A Nurse’s Journey 

Caitlin Murphy ’09 has learned a great deal about life, and about cancer, through her nursing career. Most significantly, her patients have taught her that cancer may go into remission, but its effects are long lasting in many ways. “You may garner your physical strength and move forward, but the psychological and spiritual challenge that was brought about through the whole diagnosis will always be a part of the patients’ and their families’ lives,” she says.

After graduating from Saint Mary’s, Murphy worked as a registered nurse in the oncology unit at Baylor University Medical Center in Dallas, Texas, through June 2010. She is now a nurse clinician at Northwestern Medical Faculty Foundation in Chicago.

Murphy’s work as an oncology nurse was to find her place in each of her patient’s journeys through treatment.
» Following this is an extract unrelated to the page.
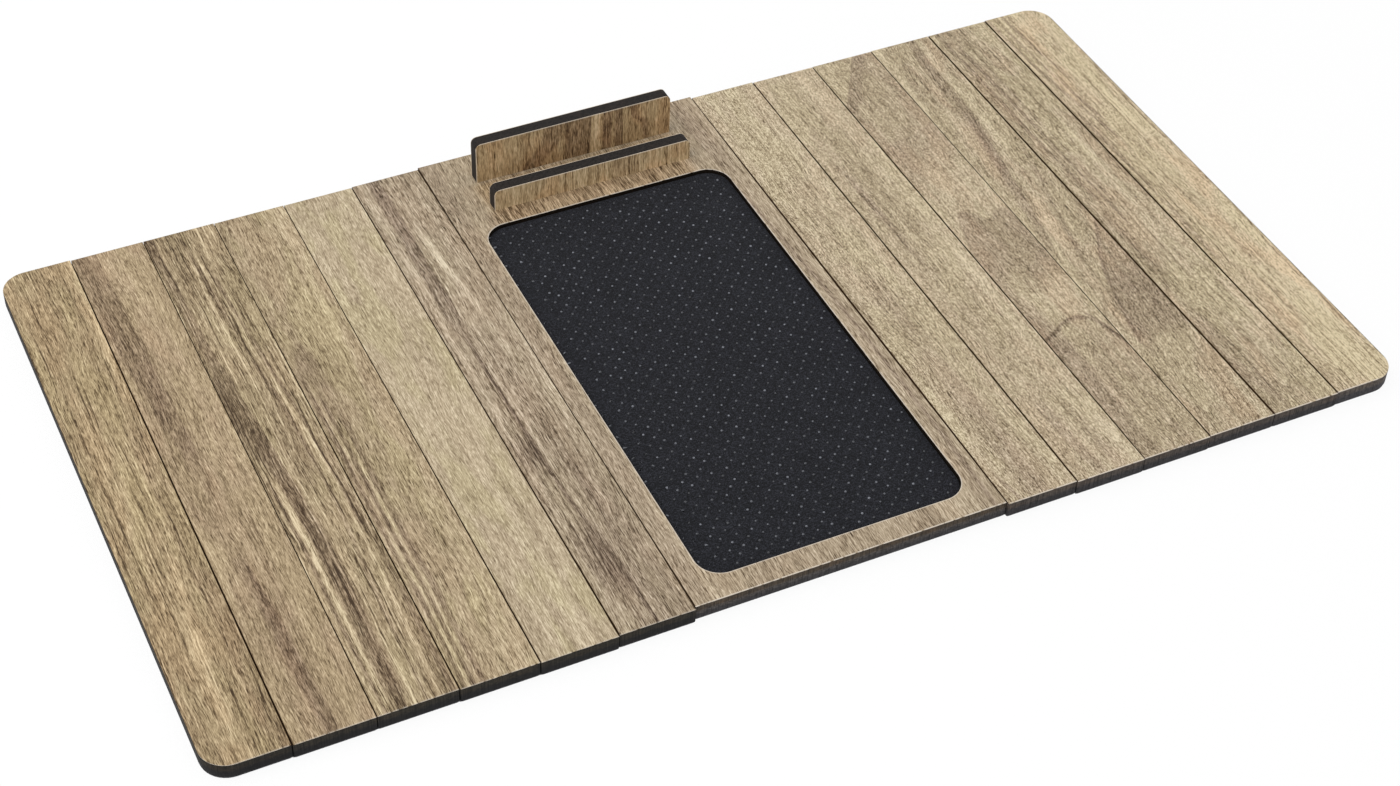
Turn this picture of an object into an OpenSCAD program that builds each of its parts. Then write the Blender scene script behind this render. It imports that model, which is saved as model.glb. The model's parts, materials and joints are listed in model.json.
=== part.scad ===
// Flexible sofa armrest tray. A wide centre panel lies on the arm of a sofa,
// and a row of narrow slats on each side folds down over the arm's flanks.
// Panel and slats are faced board on a fabric backing, which is the hinge
// between them. The panel has a sunk anti-slip inlay and a phone holder.
//
// +Z is up, +X runs along the row of slats and +Y to the back, where the phone
// holder stands. The origin is under the middle of the tray, at its underside.

/* [Tray] */
// Width of the centre panel, across the sofa's arm
panel_w = 147; // [130:1:200]
// Depth of the panel and of every slat, front to back
tray_d = 314; // [260:1:380]
// Width of one slat
slat_w = 34; // [24:1:44]
// Open seam between two neighbours
seam_gap = 0.4; // [0.3:0.1:1]
// Radius of the tray's four outer corners
outer_r = 12; // [4:1:20]
// How far the panel is set back from the foremost slats
panel_setback = 1.8; // [0:0.2:3]
// How far each slat lies behind the foremost ones, from the panel outwards. They
// are glued to the fabric by hand, so their ends don't quite line up.
slat_offsets = [0.5, 0, 0.2, 0.5, 0.5, 0.9];

/* [Boards] */
// Thickness of the faced board of panel and slats, with its facing
board_t = 7; // [5:0.5:9]
// Thickness of the printed facing
facing_t = 0.3; // [0.2:0.1:0.5]
// Thickness of the panel's lower board, which closes the window from below
base_t = 3.3; // [2:0.1:4]
// Thickness of the fabric backing
backing_t = 1; // [0.8:0.1:2]

/* [Inlay] */
// Wood left on each side of the window
rim_side = 10.5; // [6:0.5:20]
// Wood left in front of the window
rim_front = 12; // [6:0.5:30]
// Wood left between the window and the phone holder
rim_back = 10.6; // [6:0.2:30]
// Corner radius of the window
window_r = 11.5; // [4:0.5:20]
// Thickness of the anti-slip pad
pad_t = 1.8; // [0.8:0.1:2.4]
// Clearance round the pad in its window
pad_gap = 0.3; // [0.1:0.1:1]

/* [Phone holder] */
// Width of both holder boards
holder_w = 103; // [80:1:120]
// Height of the back board above the panel
back_h = 22.5; // [16:0.5:60]
// Height of the front board above the panel
front_h = 11.5; // [8:0.5:15]
// Thickness of both holder boards, with their facings
holder_t = 6.6; // [4:0.2:9]
// Radius of the holder boards' upper corners
holder_r = 3; // [1:0.5:6]
// Slot between the two boards, which takes the phone's edge
phone_gap = 16.6; // [10:0.2:24]
// Wood left behind the back board
holder_rear = 15.6; // [8:0.2:30]
// Width of each tab that plugs a holder board into the panel
tab_w = 20; // [12:1:28]
// Distance of a tab from the end of its board
tab_inset = 12; // [6:1:16]
// Clearance round a tab in its mortise
tab_gap = 0.1; // [0.05:0.05:0.3]

/* [Hidden] */
// A slat's side of the panel and its place in the row, 1 being next to the panel
LEFT = -1;
RIGHT = 1;
LAST_SLAT = 6;
$fn = 64;

board_z = backing_t;
base_top_z = board_z + base_t;
core_top_z = board_z + board_t - facing_t;
top_z = board_z + board_t;

slat_y = -panel_setback / 2;
panel_y = panel_setback / 2;
panel_front_y = panel_y - tray_d / 2;
panel_back_y = panel_y + tray_d / 2;

// The holder is set out from the back edge and the window from the holder
back_board_y = panel_back_y - holder_rear - holder_t;
front_board_y = back_board_y - phone_gap - holder_t;
window_front_y = panel_front_y + rim_front;
window_back_y = front_board_y - rim_back;
window_w = panel_w - 2 * rim_side;
window_d = window_back_y - window_front_y;
window_y = (window_front_y + window_back_y) / 2;

tab_h = top_z - base_top_z;
tab_outer_x = holder_w / 2 - tab_inset;
tab_inner_x = tab_outer_x - tab_w;

MDF = [0.16, 0.14, 0.13];
WOOD = [0.66, 0.58, 0.45];
OAK = [0.58, 0.47, 0.33];
FELT = [0.15, 0.15, 0.17];
PAD = [0.13, 0.13, 0.15];

// ---- outlines ----

// What is cut from a square corner to round it. The arc's centre is the origin
// and the corner points to x_side, y_side, each of them 1 or -1.
module corner_waste(x_side, y_side, r) {
    difference() {
        scale([x_side, y_side]) square(2 * r);
        circle(r);
    }
}

// A rectangle about the origin with round corners
module rounded_outline(w, d, r) {
    difference() {
        square([w, d], center = true);
        for (x_side = [-1, 1], y_side = [-1, 1])
            translate([x_side * (w / 2 - r), y_side * (d / 2 - r)])
                corner_waste(x_side, y_side, r);
    }
}

// The outline of one slat, seen from above. The last one in a row has the
// tray's two round corners.
module slat_outline(side, place) {
    near_x = panel_w / 2 + place * seam_gap + (place - 1) * slat_w;
    far_x = near_x + slat_w;
    translate([0, slat_y + slat_offsets[place - 1]]) difference() {
        translate([side * (near_x + far_x) / 2, 0]) square([slat_w, tray_d], center = true);
        if (place == LAST_SLAT)
            for (end = [-1, 1])
                translate([side * (far_x - outer_r), end * (tray_d / 2 - outer_r)])
                    corner_waste(side, end, outer_r);
    }
}

module panel_outline() {
    translate([0, panel_y]) square([panel_w, tray_d], center = true);
}

// The panel with its window and the four mortises of the phone holder
module panel_cut_outline() {
    difference() {
        panel_outline();
        translate([0, window_y]) rounded_outline(window_w, window_d, window_r);
        for (y = [front_board_y, back_board_y], side = [-1, 1])
            translate([side * (tab_inner_x + tab_outer_x) / 2, y + holder_t / 2])
                square([tab_w + 2 * tab_gap, holder_t + 2 * tab_gap], center = true);
    }
}

// A holder board seen from the front: round upper corners, and a tab near each
// end that goes down through the panel's top board to its base board
module holder_outline(h) {
    difference() {
        polygon([
            [-holder_w / 2, 0], [-holder_w / 2, h], [holder_w / 2, h], [holder_w / 2, 0],
            [tab_outer_x, 0], [tab_outer_x, -tab_h], [tab_inner_x, -tab_h], [tab_inner_x, 0],
            [-tab_inner_x, 0], [-tab_inner_x, -tab_h], [-tab_outer_x, -tab_h], [-tab_outer_x, 0]
        ]);
        for (side = [-1, 1])
            translate([side * (holder_w / 2 - holder_r), h - holder_r])
                corner_waste(side, 1, holder_r);
    }
}

// A layer of a holder board, from y towards the back
module holder_layer(h, y, thickness) {
    translate([0, y + thickness, top_z]) rotate([90, 0, 0])
        linear_extrude(thickness) holder_outline(h);
}

// ---- centre panel ----

module panel_top_board() {
    color(MDF) translate([0, 0, base_top_z])
        linear_extrude(core_top_z - base_top_z) panel_cut_outline();
}

module panel_base_board() {
    color(MDF) translate([0, 0, board_z]) linear_extrude(base_t) panel_outline();
}

module panel_facing() {
    color(WOOD) translate([0, 0, core_top_z]) linear_extrude(facing_t) panel_cut_outline();
}

module panel_backing() {
    color(FELT) linear_extrude(backing_t) panel_outline();
}

module anti_slip_pad() {
    color(PAD) translate([0, window_y, base_top_z]) linear_extrude(pad_t)
        rounded_outline(window_w - 2 * pad_gap, window_d - 2 * pad_gap, window_r - pad_gap);
}

// ---- phone holder ----

module holder_board(h, y) {
    color(MDF) holder_layer(h, y + facing_t, holder_t - 2 * facing_t);
}

module holder_facings(h, y) {
    color(OAK) {
        holder_layer(h, y, facing_t);
        holder_layer(h, y + holder_t - facing_t, facing_t);
    }
}

// ---- slats ----

module slat(side, place) {
    color(MDF) translate([0, 0, board_z])
        linear_extrude(core_top_z - board_z) slat_outline(side, place);
}

module facing(side, place) {
    color(WOOD) translate([0, 0, core_top_z])
        linear_extrude(facing_t) slat_outline(side, place);
}

module backing(side, place) {
    color(FELT) linear_extrude(backing_t) slat_outline(side, place);
}

panel_top_board();
panel_base_board();
panel_facing();
panel_backing();
anti_slip_pad();
holder_board(back_h, back_board_y);  // holder_back_board
holder_facings(back_h, back_board_y);  // holder_back_facings
holder_board(front_h, front_board_y);  // holder_front_board
holder_facings(front_h, front_board_y);  // holder_front_facings
slat(LEFT, 1);  // left_slat_1
slat(LEFT, 2);  // left_slat_2
slat(LEFT, 3);  // left_slat_3
slat(LEFT, 4);  // left_slat_4
slat(LEFT, 5);  // left_slat_5
slat(LEFT, 6);  // left_slat_6
facing(LEFT, 1);  // left_facing_1
facing(LEFT, 2);  // left_facing_2
facing(LEFT, 3);  // left_facing_3
facing(LEFT, 4);  // left_facing_4
facing(LEFT, 5);  // left_facing_5
facing(LEFT, 6);  // left_facing_6
backing(LEFT, 1);  // left_backing_1
backing(LEFT, 2);  // left_backing_2
backing(LEFT, 3);  // left_backing_3
backing(LEFT, 4);  // left_backing_4
backing(LEFT, 5);  // left_backing_5
backing(LEFT, 6);  // left_backing_6
slat(RIGHT, 1);  // right_slat_1
slat(RIGHT, 2);  // right_slat_2
slat(RIGHT, 3);  // right_slat_3
slat(RIGHT, 4);  // right_slat_4
slat(RIGHT, 5);  // right_slat_5
slat(RIGHT, 6);  // right_slat_6
facing(RIGHT, 1);  // right_facing_1
facing(RIGHT, 2);  // right_facing_2
facing(RIGHT, 3);  // right_facing_3
facing(RIGHT, 4);  // right_facing_4
facing(RIGHT, 5);  // right_facing_5
facing(RIGHT, 6);  // right_facing_6
backing(RIGHT, 1);  // right_backing_1
backing(RIGHT, 2);  // right_backing_2
backing(RIGHT, 3);  // right_backing_3
backing(RIGHT, 4);  // right_backing_4
backing(RIGHT, 5);  // right_backing_5
backing(RIGHT, 6);  // right_backing_6
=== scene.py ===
import json
import math
import random

import bmesh
import bpy
from mathutils import Matrix, Vector


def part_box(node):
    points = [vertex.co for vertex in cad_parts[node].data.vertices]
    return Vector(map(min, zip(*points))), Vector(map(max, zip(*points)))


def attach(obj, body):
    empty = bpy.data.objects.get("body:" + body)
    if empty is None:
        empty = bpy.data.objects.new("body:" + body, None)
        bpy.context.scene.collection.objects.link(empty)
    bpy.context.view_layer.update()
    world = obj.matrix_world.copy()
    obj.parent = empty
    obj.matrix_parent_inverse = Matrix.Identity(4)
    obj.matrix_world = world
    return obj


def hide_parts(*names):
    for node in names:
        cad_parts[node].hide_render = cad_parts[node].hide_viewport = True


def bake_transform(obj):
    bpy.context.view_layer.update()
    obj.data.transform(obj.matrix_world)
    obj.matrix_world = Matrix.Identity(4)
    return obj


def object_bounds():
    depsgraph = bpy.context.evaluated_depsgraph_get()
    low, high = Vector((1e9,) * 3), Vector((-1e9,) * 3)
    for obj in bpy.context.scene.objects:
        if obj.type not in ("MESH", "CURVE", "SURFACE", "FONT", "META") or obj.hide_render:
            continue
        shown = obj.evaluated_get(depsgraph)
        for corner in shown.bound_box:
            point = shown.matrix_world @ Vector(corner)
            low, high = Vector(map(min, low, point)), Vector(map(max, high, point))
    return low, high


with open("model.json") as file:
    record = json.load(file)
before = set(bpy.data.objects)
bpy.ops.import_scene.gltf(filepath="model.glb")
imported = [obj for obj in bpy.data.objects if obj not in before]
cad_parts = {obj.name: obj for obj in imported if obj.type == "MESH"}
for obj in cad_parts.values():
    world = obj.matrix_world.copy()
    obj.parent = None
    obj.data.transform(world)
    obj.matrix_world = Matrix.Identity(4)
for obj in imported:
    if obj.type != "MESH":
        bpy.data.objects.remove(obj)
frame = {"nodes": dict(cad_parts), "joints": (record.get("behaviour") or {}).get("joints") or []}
cad_low, cad_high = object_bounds()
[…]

She says that role, for her, was a perfect blend of “scientific innovation and knowledge with personal compassion and spiritual understanding.” Her experiences with patients at Baylor, “sealed my fate,” as she puts it, in the nursing profession.

“I simply love caring for patients who require my critical thinking, adaptation, fast and confident decision-making, flexibility—all the while maintaining the personal and spiritual journey that commences with serious diagnoses,” Murphy says.

Her education through Saint Mary’s nationally accredited nursing program helped Murphy cultivate those qualities. The hands-on experience she received through clinical field placements now seems invaluable. She and her fellow nursing students spent long hours at South Bend area hospitals prepping for rounds with their professors, contributing to patient treatment plans, and learning to make decisions that would positively affect the lives of real patients. 

She says the nursing department became part of her extended family, her home away from home. “Courses were challenging, hours spent in lecture and lab were long, but our professors’ doors, and our peers’ doors, were always open. The sense of community was immense. We were all in it together,” says Murphy.  

Now Murphy is taking what she learned at Saint Mary’s, and through her first job as an oncology nurse, to patients at the Northwestern Medical Faculty Foundation. Every day, she challenges herself to make a difference in the world by touching the lives of her patients.

“I would like to believe that my world right now is a small population of patients that I care for on a daily basis,” says Murphy. “But, the more I learn here, the more I open up opportunities for myself to be part of mission work, cancer research, pro bono clinic work, health care education, and ultimately health care reform.”